Levan Dzhagaryan, ambassadeur de la Russie en Iran, a soudainement laissé courir  la possibilité que l'armée de l'air russe utilise de nouveau la base aérienne de Shahid Nojed près d'Hamadan en Iran.
« La force aérienne russe a brièvement utilisé cette base aérienne pour lancer des frappes contre ISIS dans l'est de la Syrie en août. A la suite de plaintes déposées au Parlement iranien, les Russes se sont brusquement retirés, soit parce qu'ils ont choisi d'aller, soit parce que les Iraniens leur ont demandé de le faire. Dzhagaryan semble maintenant évoquer la possibilité que l'aviation russe y retourne et même que la Russie vende des avions de combat avancés SU27 à l’Iran. Voici comment l'agence de presse officielle russe TASS rapporte ses commentaires
 « Si les dirigeants des deux pays estiment nécessaire d'utiliser l'infrastructure militaire iranienne pour combattre le terrorisme en Syrie ou ailleurs, de telles mesures seront prises. L'année dernière, la Russie a terminé complètement l'exécution de ses obligations pour la livraison des systèmes de défense aérienne S-300 à l'Iran. La coopération entre la Russie et l'Iran se déroule dans de nombreux domaines, y compris dans le domaine militaire et technique. Les ministères de la défense des deux pays sont actuellement en pourparlers à différents niveaux sur de nombreux projets intéressant l'Iran. Il est de notoriété publique que l'équipe de démonstration aérienne russe Chevaliers Russes (volant sur des jets Sukhoi-27 ) a participé à l'Iran Airshow-2016 sur l'île de Kish en novembre dernier. Hossein Dehghan (ministre iranien de la Défense - AM) a également visité une exposition de chasseurs Sukhoi-27 ».
Il est difficile de voir ces commentaires comme autre chose qu'un avertissement voilé par les Russes à la nouvelle administration Trump que la Russie supportera l'Iran dans toute nouvelle confrontation avec les États-Unis. L'intervention de l'armée de l'air russe revenant en Iran pour y mener des opérations semble davantage destinée à dissuader les attaques que les États-Unis pourraient envisager contre l'Iran plutôt que de combattre ISIS ... »
DeDefensa.org.
Mis en ligne le 9 février 2017

Syrie : le nœud coulant autour d'Al Bab se resserre

Jeudi noir pour l'armée turque : cinq morts dans les combats contre Daech, plus trois dans un bombardement accidentel de l'aviation russe, apparemment sur mauvais renseignements fournis par l'état-major ottoman lui-même. Avant l'admission de Moscou, les Turcs avaient accusé l'aviation syrienne de les avoir arrosés. Il est vrai que la tension monte à mesure que les nouveaux vrais-faux alliés se rapprochent les uns des autres :
C'est la dèche pour Daech, les petits hommes en noir al-babiens étant en passe d'être coupés du reste de leur territoire. Mais la question à un million concerne évidemment la "rencontre" entre l'armée loyaliste et le duo ASL-Turcs, mortels ennemis d'hier. Certes, tout cela a forcément été préparé en amont lors des discussions Poutine-Erdogan, mais il y a un monde entre les corridors du pouvoir et la réalité du terrain, et les haines tenaces ne s'effacent pas du jour au lendemain. Les généraux syriens font d'ors et déjà monter la pression, se disant prêts à en découdre avec l'ASL et les Turcs si nécessaire. Ambiance, ambiance...

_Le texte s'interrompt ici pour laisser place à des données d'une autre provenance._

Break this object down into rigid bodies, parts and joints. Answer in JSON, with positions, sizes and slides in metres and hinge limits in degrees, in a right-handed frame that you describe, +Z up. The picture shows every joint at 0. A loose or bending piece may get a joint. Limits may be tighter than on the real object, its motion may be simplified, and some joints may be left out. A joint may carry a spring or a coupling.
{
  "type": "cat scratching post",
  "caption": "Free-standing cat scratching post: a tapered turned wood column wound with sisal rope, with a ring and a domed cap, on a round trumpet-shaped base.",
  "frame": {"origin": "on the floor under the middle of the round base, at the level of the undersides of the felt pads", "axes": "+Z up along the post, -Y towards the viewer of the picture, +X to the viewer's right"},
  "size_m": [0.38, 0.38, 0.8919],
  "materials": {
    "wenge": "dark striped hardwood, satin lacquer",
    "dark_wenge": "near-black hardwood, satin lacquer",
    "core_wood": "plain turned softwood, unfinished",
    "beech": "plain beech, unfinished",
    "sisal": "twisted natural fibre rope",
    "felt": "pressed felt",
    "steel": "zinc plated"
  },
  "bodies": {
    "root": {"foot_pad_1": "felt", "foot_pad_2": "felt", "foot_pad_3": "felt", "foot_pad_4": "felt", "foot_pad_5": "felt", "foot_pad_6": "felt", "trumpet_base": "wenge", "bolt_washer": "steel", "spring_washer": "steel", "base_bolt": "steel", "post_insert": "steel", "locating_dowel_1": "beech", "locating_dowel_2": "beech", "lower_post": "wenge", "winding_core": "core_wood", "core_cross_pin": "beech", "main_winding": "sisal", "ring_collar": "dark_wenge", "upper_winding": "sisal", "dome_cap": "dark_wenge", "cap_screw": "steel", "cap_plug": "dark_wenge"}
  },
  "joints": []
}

Des rapports faisaient d'ailleurs état de premières escarmouches entre l'armée syrienne et l'ASL hier, et l'escalade est maintenant en vue, ce qui semble indiquer qu'Erdogan et Poutine, pourtant en contact quasi journalier, ne contrôlent pas entièrement leurs protégés. Attention, c'est parfois de ces petits accrochages que sortent les grands conflits ; la poudrière d'Al Bab n'a pas encore dit son dernier mot. Et c'est sans compter les Kurdes, à 10 km à l'ouest et à l'est, qui observent, pour l'instant sagement, ce maelstrom...

Sur l'ensemble de la Syrie, les Russes ont globalement la main.

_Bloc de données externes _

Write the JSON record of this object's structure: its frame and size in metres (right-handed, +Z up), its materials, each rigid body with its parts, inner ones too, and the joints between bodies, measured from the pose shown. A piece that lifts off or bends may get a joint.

Le Donald change le fusil d'épaule de l'empire, les pétromonarchies et leurs laquais européens sont soudain inaudibles, le sultan a fortement rabaissé ses prétentions. Moscou se sent comme un poisson dans l'eau et vient de fournir à Damas la plus grosse quantité de missiles jamais livrée entre les deux pays, ce qui est un sûr indicateur de la confiance du Kremlin dans la victoire finale.
L'ambassadeur russe à Téhéran a indiqué que l'aviation russe utiliserait des bases iraniennes si nécessaire. Le fait qu'il l'affirme publiquement est d'autant plus surprenant que des problèmes de prestige et de face étaient apparus l'année dernière :
Toujours au Moyen-Orient, nous avions évoqué l'utilisation de la base iranienne d'Hamadan par les bombardiers mastodontes TU-22m3 et le fait que Téhéran ne s'opposait pas à l'emploi d'autres pistes d'envol. Depuis, quelques bisbilles sont apparues, non pas sur le fond mais sur la forme ; des députés iraniens ont blâmé le ministère russe de la Défense pour avoir divulgué l'information, véritable coup de tonnerre puisque aucun pays ne s'était jamais vu accorder ce privilège depuis la Révolution khomeïniste de 1979. Le Perse est fier et, officiellement, l'ours n'utilise plus cette base. Derrière ce sauvetage de face, difficile d'imaginer toutefois que l'activité n'a pas repris depuis, mais ça, on ne le saura pas...
Décidément, Moscou doit se sentir drôlement en confiance désormais. Et ce ne sont pas les déclarations d'Assad qui doucheront son optimisme. Lors d'une rencontre avec une délégation de députés de la Douma, il a affirmé que les Russes auraient la part belle dans la reconstruction énergétique de l'après-guerre. Jusqu'ici, rien que de très normal, mais l'argument avancé a dû fait sourire jaune à Téhéran et à Pékin, pourtant eux aussi alliés de Damas : "Ni la Chine ni l'Iran n'ont de compagnies ayant suffisamment d'expertise pour concurrencer les sociétés russes".